Voorbeelden van mogelijkheden waarin je een ander tot steun kunt zijn.

 

Ik denk dat we ons vaak niet bewust zijn van de dingen die we doen. Je maakt immers niet de godganse dag de afweging of iets wel of niet in lijn is met Jezus' woorden. Het is daarmee een levenshouding geworden. Precies wat Jezus van ons vraagt. Op talloze plaatsen in de bijbel staat immers dat je je niet moet laten voorstaan op de dingen die je doet, maar dat het een natuurlijke houding moet zijn.

 

Vaak denken we dat we grote dingen moeten doen. We moeten niet vergeten dat kleine dingen voor mensen die er behoefte aan hebben groots kunnen zijn.

Daarmee wordt het ons allemaal gegeven iets groots voor anderen te betekenen.

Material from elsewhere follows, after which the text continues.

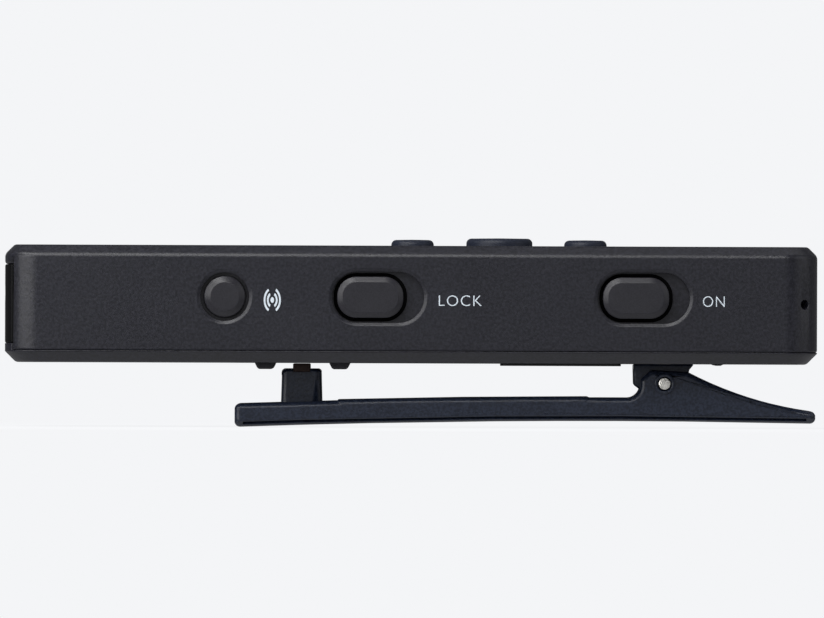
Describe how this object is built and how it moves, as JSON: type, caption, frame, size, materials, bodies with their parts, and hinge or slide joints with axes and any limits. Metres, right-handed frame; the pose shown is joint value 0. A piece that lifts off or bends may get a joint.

Het is gemakkelijk om te denken dat wij toch niets kunnen betekenen voor een ander. Omdat we daarvoor niet in de omstandigheden zijn bijvoorbeeld. Maar we moeten de ogen openhouden en de intentie hebben hulpvaardig te zijn voor anderen. Het is vaak gemakkelijker dan we denken. Voor de ander ben je daarmee “een engel op hun pad.”

 

Jezus vraagt van ons geen wonderen. Jezus vraagt ons handen en voeten te geven aan zijn aan de wereld nagelaten boodschap: er te zijn voor mensen die je nodig hebben. Dát is handelen in zijn geest. Wat mij betreft wordt dat mooi uitgedrukt in het lied dat we zongen:

 

Geest die weet wat liefde is en volvoert de aarde delen.

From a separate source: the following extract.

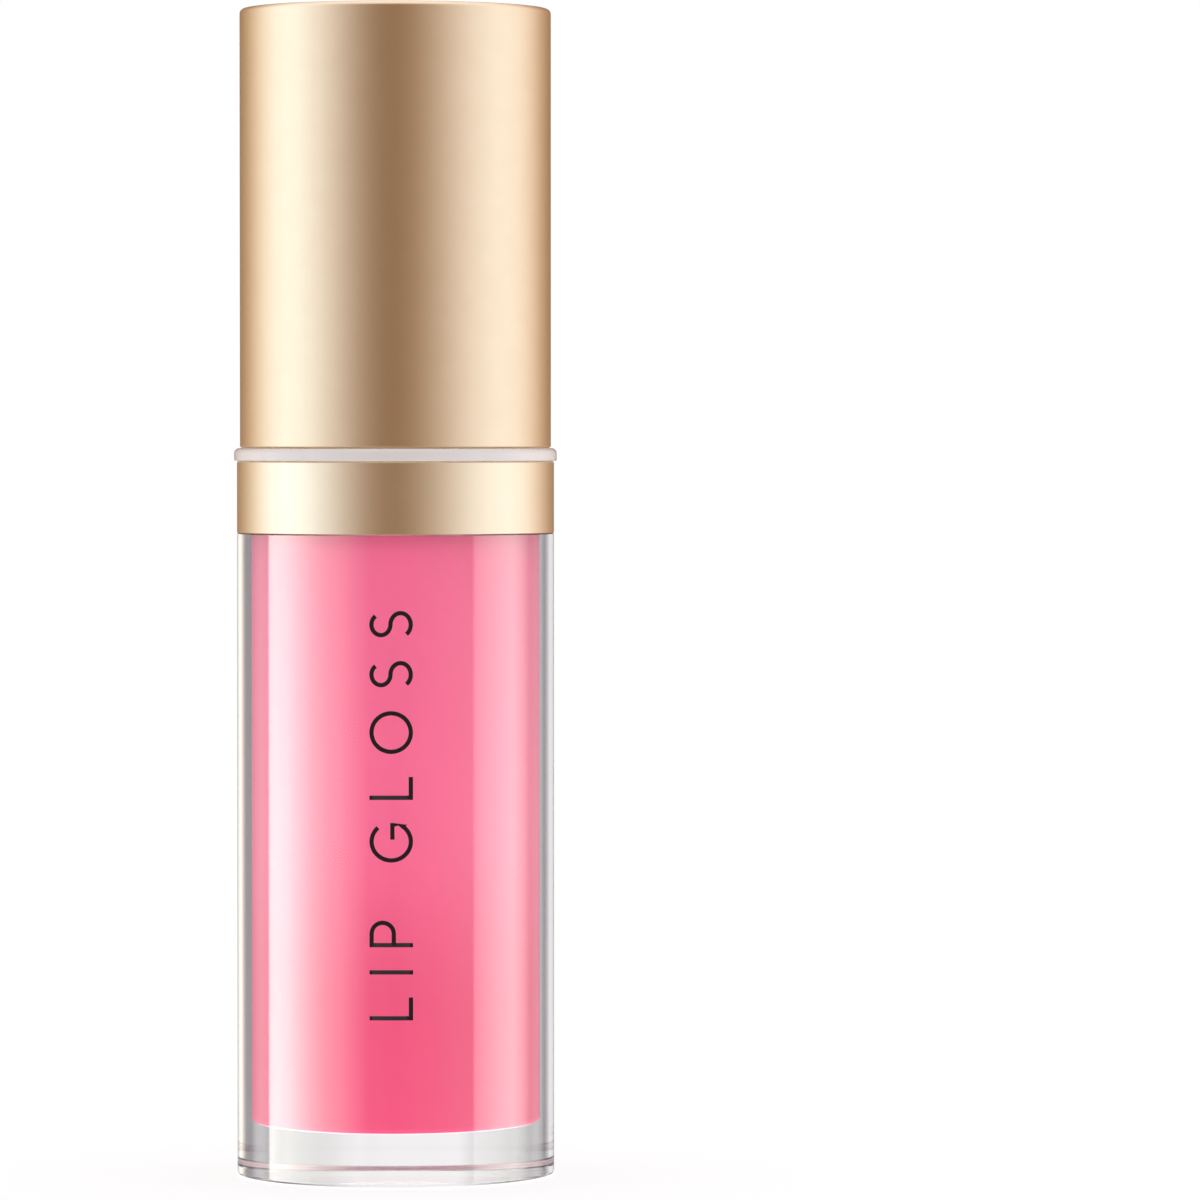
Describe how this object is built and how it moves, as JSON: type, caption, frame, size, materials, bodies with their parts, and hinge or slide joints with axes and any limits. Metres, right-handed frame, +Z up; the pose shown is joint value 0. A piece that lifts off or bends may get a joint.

Hoeveel liefde zal het schelen

of er God of niet-God is?

 

Mens doe goed. God in ons hou aan.

Levensgeest, allemensengeest,

vuur liefde aan.

 

In een vrije vertaling staat hier zoiets als: het verschil tussen de aanwezigheid of afwezigheid van God op aarde is gelegen in de aanwezigheid van hulpvaardige mensen. In elk mens is God aanwezig. Elk mens heeft dus de aanleg om een ander tot steun te zijn.

Zo doend blijft God al-om aanwezig tussen mensen. Zo doend is God van mens-tot-mens aanwezig. Daarin schuilt het geheim van brood en wijn: door dit teken één zijn met elkaar. Daarmee zijn we terug bij de essentie van Sacramentsdag, maar dan een sacramentsdag zoals Jezus die bedoelde: brood en wijn; teken van één zijn met elkaar. Een sacrament van mens tot mens. Moge het zo zijn.

Nodiging

Vandaag hebben we stilgestaan bij het teken van brood en wijn. Teken van wat de één voor de ander wil en kan betekenen. Voorgedaan door Jezus; voortgezet door ons mensen van vandaag.

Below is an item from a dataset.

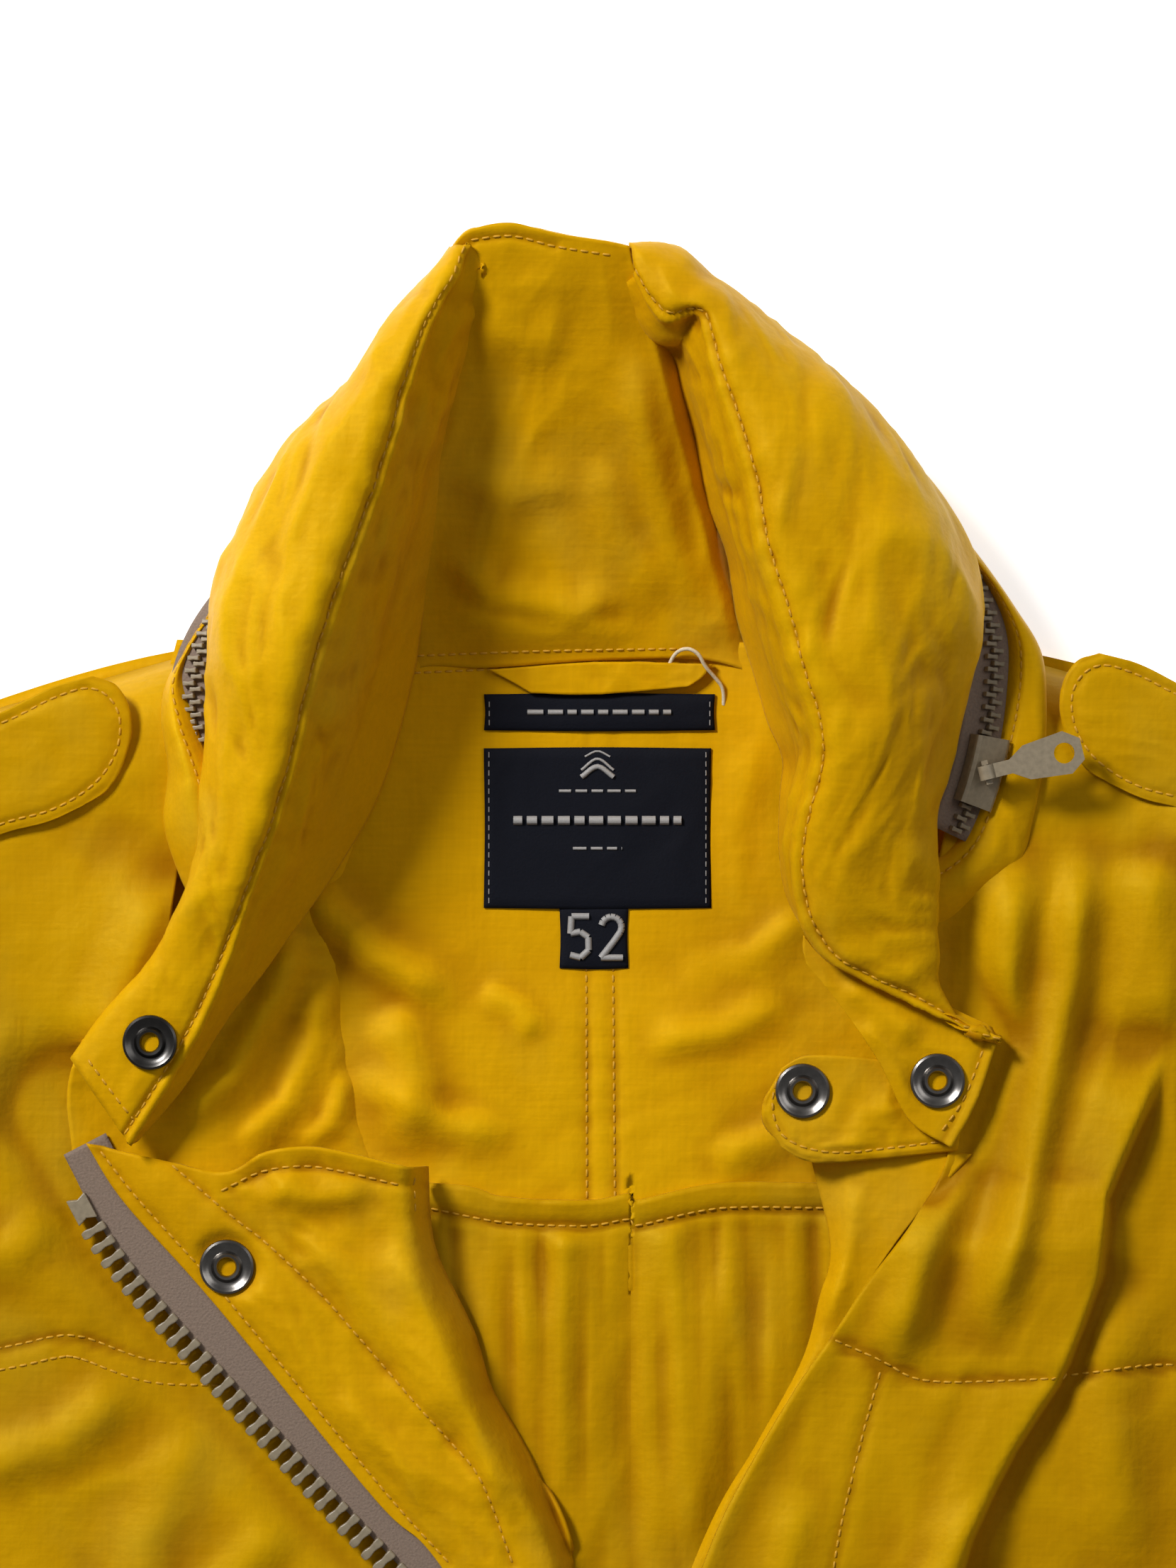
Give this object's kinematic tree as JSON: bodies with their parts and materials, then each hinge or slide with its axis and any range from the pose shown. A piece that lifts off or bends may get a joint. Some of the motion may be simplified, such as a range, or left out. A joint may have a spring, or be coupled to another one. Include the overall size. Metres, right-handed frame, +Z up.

Wie zich aangesproken voelt door de woorden van Jezus; wie zich geïnspireerd voelt door zijn boodschap is welkom om mee te delen in het delen van brood en wijn. Vandaag heb ik gekozen voor verschillende soorten brood, omdat we allemaal op onze eigen wijze en met onze eigen talenten handen en voeten geven aan de woorden van Jezus van Nazareth. Het feit dat we hier zijn geeft aan dat we samen een wereld willen vormen zoals Jezus die bedoelde. Dat we samen vorm willen geven aan de wereld zoals God die bedoeld heeft. Dat wij samen als het ware Gods handen op aarde zijn.

 

Komt allen, wie je ook bent, waar je ook vandaan komt, welke achtergrond je ook hebt. Voel je welkom hier naartoe te komen als je je aangesproken voelt en mee wilt doen aan Jezus' programma. Alles staat intussen klaar.

 

Slotgebed

We zijn aan het einde gekomen van deze viering.

Hopelijk hebben Thea en ik iets kunnen aanreiken waarmee we de komende week iets kunnen.

Bedankt voor jullie aanwezigheid. Bedankt speciaal Thea die vandaag een zwaardere rol toebedeeld kreeg een bedankt Flora en koor. Ook iedereen die achter de schermen werk verrichten bedankt, zoals de mensen van de koffie en zij die zorgen voor het klaarzetten van alle spullen. Het lijkt zo vanzelfsprekend, maar het is goed dat het allemaal gebeurt.

We zien elkaar straks bij de kofiie en het napraten; dat hoort ook bij kerk-zijn. Wie weet horen we van mensen die onze steun de komende week hard nodig hebben !

 

Laten we ons nu gesterkt weten door de gedachte dat we allemaal, niemand uitgezonderd, iets kunnen betekenen voor een ander. Want dat is ons Godsgegeven geschenk.

 

En laten we, voor we naar huis gaan, de zegen vragen over ons doen en laten in de komende week:

 

Moge de Heer ons zegenen en behoeden.

Moge de Heer de glans van zijn gelaat over ons spreiden en ons genadig zijn.

Mogen de Heer zijn gelaat naar ons keren en ons vrede schenken.

 

In de naam van de Vader en de Zoon en de Heilige Geest. Amen.

 

Ik wens jullie allemaal een heel fijne zondag.